Netanyahu responded by saying that exceptional measures like special sanctions were unnecessary, because “Israel brings those who break the law to justice.” As our grantees have demonstrated, this is simply not true. According to Yesh Din, since 2005, only 3% of investigation files opened into ideologically motivated offenses by Israelis against Palestinians in the West Bank led to full or partial convictions. Already, the sanctions have been applied to four Israeli settlers, which means that their U.S. assets have been frozen and they are barred from entering the U.S.—and this week, Israeli banks followed suit.

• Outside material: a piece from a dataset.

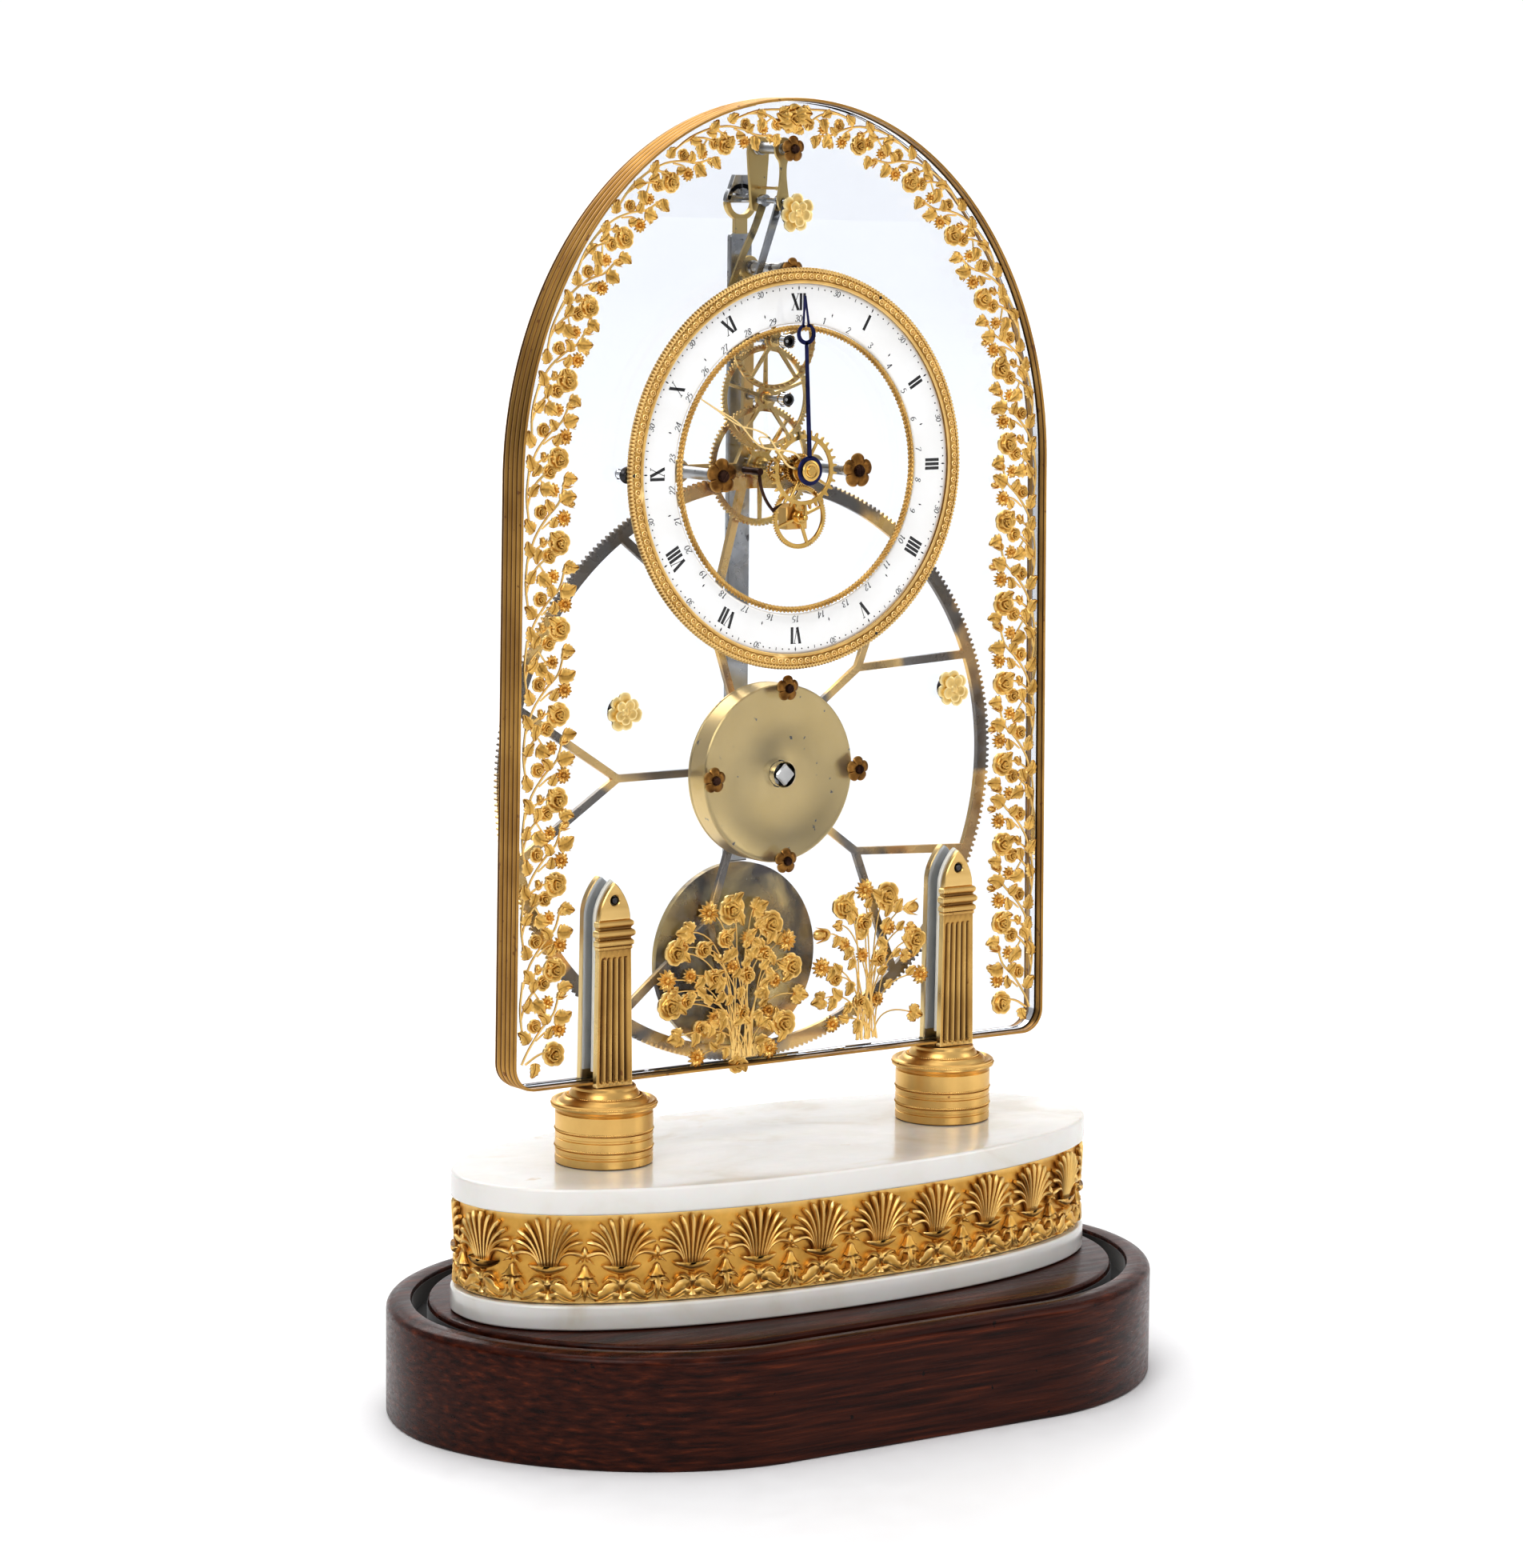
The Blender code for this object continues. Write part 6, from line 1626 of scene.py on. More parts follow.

These are people who were involved in the pogrom in Huwara, who have been convicted of or are on trial for assaulting Palestinians and human rights activists with weapons like tear gas, stones and clubs. Biden’s sanctions amount to a clear message to the Netanyhau government and to violent settler extremists: there will be consequences for this violence. We know that the strategic framework that has guided Netanyahu and the Israeli right—the conceptzia, as it’s called in Hebrew—has failed. The idea that they could weaken the more moderate Palestinian Authority in the West Bank by propping up Hamas with Qatari dollars while increasing the power and number of settlers (like the ones now being sanctioned) in the West Bank in an effort to make a two state solution impossible, has been revealed to be a deadly dead-end. Israelis across the political spectrum, as well as policymakers in the United States, now understand this.

They are now saying what our grantees have been saying for decades: the only solution is a political solution, one that secures self-determination and safety for both Israelis and Palestinians, the very same kind of solution Netanyahu has resisted since the Oslo Accords. 

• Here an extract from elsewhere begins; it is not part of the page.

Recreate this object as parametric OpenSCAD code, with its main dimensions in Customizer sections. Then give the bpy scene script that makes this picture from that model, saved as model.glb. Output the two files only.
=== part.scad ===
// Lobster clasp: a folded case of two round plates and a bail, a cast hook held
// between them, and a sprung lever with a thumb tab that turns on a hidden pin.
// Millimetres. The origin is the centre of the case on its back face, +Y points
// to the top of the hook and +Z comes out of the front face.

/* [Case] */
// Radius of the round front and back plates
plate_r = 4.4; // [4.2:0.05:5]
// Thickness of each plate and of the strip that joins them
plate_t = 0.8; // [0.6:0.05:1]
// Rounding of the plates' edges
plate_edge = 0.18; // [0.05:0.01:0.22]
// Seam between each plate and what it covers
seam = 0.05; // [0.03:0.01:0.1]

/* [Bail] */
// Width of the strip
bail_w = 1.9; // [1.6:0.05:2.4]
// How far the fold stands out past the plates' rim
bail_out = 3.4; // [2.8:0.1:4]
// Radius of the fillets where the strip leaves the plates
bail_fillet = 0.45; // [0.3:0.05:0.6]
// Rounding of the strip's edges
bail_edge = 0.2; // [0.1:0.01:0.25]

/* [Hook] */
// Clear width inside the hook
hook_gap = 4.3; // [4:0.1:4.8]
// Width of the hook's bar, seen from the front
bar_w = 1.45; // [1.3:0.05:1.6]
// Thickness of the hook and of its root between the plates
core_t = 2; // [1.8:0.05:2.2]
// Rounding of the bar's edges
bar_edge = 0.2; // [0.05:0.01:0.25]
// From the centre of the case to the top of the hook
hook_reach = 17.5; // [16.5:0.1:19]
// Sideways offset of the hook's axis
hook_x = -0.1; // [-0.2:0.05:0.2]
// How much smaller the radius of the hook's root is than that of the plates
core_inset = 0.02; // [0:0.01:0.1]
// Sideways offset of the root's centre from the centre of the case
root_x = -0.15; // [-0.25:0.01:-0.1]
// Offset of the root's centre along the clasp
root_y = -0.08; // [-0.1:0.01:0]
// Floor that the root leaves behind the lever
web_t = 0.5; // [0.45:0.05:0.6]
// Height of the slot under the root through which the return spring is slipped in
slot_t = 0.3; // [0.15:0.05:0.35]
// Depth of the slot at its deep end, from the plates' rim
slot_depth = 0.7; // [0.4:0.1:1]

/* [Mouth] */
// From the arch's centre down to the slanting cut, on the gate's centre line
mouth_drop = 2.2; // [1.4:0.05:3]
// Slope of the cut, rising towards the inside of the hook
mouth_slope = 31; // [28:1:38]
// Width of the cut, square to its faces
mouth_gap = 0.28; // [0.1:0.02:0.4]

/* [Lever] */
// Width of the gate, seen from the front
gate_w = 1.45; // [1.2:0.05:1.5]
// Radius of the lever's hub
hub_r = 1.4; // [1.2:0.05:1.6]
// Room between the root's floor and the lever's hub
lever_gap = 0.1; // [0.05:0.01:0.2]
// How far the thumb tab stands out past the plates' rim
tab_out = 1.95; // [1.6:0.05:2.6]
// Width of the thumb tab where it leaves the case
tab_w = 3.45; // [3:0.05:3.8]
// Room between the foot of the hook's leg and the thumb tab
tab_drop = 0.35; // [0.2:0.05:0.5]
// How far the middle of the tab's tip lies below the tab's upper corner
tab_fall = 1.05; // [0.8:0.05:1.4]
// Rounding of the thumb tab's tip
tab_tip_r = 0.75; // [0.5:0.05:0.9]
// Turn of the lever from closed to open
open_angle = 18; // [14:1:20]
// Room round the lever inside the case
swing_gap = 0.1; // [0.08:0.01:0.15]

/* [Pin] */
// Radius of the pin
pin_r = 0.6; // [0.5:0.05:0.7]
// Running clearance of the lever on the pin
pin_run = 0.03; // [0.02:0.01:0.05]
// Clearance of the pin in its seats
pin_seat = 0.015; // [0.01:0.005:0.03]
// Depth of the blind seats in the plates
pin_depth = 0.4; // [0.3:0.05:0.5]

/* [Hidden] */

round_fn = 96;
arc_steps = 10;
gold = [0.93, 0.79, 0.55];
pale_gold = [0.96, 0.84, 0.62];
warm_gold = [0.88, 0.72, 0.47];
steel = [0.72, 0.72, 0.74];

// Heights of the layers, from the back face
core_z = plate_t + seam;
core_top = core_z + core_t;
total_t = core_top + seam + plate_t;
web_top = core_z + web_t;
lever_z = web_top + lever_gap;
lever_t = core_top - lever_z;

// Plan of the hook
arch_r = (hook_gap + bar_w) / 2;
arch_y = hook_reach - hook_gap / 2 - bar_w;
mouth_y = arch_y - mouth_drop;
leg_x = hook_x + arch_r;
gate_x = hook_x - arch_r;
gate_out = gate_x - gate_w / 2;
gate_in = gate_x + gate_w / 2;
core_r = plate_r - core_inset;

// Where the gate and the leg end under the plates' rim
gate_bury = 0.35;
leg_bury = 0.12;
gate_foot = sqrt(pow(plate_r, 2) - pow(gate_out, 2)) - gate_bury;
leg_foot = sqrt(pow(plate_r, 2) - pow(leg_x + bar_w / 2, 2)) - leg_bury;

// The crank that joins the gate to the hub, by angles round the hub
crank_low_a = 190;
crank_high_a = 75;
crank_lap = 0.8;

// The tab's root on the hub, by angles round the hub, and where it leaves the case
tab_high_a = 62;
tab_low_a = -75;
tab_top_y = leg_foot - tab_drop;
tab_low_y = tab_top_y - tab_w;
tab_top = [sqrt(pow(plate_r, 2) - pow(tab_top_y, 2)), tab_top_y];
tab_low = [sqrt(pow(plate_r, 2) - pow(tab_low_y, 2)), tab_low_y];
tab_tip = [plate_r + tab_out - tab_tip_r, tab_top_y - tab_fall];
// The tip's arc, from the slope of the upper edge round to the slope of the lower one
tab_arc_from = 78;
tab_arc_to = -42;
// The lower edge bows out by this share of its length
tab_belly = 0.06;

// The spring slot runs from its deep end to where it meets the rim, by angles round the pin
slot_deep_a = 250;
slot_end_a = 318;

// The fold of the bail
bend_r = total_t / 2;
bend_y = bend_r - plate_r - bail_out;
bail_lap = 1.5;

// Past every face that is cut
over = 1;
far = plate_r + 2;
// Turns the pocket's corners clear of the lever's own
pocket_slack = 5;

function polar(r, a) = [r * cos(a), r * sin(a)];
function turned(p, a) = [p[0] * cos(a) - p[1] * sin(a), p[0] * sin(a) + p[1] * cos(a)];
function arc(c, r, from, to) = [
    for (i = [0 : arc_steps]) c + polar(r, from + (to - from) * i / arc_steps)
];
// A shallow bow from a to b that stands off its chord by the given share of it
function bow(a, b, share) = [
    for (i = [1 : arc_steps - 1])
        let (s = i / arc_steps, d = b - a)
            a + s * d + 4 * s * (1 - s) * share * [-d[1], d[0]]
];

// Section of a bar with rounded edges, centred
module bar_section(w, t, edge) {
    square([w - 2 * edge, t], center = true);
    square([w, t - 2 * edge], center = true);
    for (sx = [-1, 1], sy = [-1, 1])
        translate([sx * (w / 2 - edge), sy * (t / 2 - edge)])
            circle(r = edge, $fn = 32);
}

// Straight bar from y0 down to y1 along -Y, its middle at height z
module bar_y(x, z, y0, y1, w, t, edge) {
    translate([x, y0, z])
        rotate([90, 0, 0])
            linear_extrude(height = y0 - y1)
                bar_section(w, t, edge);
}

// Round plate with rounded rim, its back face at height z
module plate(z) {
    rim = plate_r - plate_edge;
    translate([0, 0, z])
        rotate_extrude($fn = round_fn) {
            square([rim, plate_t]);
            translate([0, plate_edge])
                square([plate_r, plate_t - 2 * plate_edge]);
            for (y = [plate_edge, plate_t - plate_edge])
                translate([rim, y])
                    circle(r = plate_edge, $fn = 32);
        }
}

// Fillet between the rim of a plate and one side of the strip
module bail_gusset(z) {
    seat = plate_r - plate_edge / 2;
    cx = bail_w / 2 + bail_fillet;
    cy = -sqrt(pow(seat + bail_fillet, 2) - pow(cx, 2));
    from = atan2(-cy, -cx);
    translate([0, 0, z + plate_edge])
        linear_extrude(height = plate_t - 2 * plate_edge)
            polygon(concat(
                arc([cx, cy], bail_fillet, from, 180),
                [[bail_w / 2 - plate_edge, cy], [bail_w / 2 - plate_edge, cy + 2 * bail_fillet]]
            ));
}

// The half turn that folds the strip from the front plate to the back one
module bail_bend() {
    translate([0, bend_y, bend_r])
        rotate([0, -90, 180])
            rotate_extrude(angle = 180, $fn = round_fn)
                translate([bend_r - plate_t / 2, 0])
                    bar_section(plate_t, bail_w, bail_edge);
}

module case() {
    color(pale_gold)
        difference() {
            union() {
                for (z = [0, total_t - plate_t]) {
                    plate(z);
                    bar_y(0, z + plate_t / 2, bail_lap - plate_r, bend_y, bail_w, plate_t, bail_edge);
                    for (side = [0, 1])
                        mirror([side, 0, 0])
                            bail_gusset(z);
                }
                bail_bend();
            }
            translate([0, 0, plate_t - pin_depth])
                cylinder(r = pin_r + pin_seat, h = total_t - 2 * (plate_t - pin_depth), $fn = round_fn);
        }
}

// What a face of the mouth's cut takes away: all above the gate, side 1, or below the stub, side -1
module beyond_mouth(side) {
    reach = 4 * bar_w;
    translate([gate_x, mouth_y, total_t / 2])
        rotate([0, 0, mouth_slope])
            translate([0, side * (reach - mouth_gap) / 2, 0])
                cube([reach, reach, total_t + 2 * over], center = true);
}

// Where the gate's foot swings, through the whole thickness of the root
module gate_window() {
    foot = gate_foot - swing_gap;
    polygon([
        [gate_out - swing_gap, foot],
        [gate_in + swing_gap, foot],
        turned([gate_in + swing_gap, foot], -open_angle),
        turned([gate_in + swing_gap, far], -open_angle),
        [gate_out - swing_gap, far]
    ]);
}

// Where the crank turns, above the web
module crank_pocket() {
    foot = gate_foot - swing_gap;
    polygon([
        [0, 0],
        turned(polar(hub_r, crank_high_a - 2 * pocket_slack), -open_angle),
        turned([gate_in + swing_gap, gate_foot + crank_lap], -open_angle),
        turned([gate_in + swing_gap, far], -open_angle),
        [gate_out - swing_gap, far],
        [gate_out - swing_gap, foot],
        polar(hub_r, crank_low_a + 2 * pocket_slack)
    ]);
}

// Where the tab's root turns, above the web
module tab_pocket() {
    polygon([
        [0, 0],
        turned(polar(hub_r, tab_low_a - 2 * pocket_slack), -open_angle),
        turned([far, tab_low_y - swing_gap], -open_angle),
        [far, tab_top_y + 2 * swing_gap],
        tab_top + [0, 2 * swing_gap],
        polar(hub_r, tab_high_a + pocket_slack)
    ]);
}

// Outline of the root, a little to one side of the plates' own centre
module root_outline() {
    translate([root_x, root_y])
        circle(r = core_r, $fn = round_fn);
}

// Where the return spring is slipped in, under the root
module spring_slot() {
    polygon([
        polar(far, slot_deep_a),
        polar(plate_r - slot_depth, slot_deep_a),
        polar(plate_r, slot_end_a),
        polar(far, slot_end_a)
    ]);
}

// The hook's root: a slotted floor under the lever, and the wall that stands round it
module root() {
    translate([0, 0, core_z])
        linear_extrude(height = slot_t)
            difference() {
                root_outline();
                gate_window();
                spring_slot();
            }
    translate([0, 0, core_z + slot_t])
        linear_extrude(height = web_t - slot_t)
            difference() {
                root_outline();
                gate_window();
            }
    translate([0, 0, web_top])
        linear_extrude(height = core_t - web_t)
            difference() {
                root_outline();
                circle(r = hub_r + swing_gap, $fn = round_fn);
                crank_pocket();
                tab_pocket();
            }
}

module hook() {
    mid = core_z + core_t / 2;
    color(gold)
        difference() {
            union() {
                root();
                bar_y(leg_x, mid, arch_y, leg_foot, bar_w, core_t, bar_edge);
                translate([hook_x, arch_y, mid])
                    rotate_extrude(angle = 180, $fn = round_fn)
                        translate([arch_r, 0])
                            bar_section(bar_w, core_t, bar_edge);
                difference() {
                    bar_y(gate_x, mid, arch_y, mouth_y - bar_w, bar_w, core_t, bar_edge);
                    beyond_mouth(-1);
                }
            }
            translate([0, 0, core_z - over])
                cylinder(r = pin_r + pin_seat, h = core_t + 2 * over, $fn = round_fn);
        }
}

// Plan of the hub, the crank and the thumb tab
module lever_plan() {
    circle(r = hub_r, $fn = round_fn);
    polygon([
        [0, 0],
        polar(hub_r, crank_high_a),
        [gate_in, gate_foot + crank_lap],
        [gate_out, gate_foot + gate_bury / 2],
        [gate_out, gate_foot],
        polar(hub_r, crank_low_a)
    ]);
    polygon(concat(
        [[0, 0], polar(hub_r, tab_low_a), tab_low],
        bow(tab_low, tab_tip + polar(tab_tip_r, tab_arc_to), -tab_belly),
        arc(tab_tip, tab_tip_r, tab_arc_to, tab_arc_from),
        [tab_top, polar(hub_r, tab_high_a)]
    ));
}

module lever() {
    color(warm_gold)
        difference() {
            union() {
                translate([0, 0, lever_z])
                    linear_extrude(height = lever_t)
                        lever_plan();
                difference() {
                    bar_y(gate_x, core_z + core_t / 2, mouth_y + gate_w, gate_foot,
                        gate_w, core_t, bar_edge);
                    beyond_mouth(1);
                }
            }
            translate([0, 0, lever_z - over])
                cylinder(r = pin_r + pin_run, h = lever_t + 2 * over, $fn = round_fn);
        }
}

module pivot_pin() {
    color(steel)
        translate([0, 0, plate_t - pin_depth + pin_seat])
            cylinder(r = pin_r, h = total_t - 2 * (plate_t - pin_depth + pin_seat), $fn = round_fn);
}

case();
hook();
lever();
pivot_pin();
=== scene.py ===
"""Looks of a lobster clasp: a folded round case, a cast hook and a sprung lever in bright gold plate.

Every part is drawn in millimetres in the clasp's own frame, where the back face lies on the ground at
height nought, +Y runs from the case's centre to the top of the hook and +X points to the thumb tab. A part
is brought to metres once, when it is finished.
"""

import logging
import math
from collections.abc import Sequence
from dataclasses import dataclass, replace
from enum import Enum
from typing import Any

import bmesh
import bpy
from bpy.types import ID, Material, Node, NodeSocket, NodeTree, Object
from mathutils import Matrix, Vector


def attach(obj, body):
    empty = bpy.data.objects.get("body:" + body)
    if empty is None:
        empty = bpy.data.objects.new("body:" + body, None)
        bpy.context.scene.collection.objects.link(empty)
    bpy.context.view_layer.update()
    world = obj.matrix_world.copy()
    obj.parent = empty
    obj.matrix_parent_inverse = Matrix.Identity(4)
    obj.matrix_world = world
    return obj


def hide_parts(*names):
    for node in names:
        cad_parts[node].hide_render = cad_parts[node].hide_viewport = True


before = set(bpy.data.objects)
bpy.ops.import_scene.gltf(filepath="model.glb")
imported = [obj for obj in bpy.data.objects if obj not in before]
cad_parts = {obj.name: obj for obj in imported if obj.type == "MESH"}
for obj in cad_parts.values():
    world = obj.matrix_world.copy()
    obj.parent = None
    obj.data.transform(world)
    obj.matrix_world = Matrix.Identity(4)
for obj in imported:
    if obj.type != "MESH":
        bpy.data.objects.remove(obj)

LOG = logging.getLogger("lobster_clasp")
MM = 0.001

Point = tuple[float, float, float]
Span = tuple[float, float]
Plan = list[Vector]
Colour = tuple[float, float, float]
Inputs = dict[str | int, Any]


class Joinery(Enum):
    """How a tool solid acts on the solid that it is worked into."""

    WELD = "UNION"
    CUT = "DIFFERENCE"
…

I’d like to return to Roger Cohen’s piece, which is worth reading in full. It offers perspectives from settlers, Palestinians in the West Bank, and a woman who was released in the first prisoner swap during the short-lived ceasefire in Gaza in late November. But one of the stories he tells demonstrates just how much the choices of people living in the West Bank affect everyone in the region. On October 5th, two days before Hamas’s brutal massacre in Israel’s south, a young Palestinian man in Huwara took a gun and fired on a settler couple driving down Huwara’s main street. The couple was unharmed, Cohen reports, but “in a reprise of the riot last February,” settlers descended on the village to carry out retaliatory attacks, backed by the IDF. The man who had taken aim at the couple was killed, as was a 19-year-old Palestinian, Labib Dumedi. When hundreds of Palestinian mourners gathered for a funeral procession for the teenager, MK Zvi Sukkot, of Finance Minister Smotrich’s Religious Zionist party, himself a settler who lives nearby, decided to build a sukkah (it was the holiday of Sukkot) on Huwara’s main street. Cohen quotes him in his piece, saying: As a member of the Knesset,” he said, “my role is to ensure security, so I put up the sukkah. Jewish presence anywhere is not a reason for violence. An Israeli couple had been attacked.” The direct result of this Sukkot provocation was that the I.D.F. abruptly moved a battalion from the southern border near Gaza to Huwara—on October 6th. 

For those of us who want to see a more equal, more progressive Israel, and hold up hope for any version of a two state outcome that makes those things more likely, it is essential to understand that what happens in the West Bank–the way that Israel’s government chooses to deal with violent settlers–matters. And that we always, always, have to keep our eyes wide open—and see the whole picture.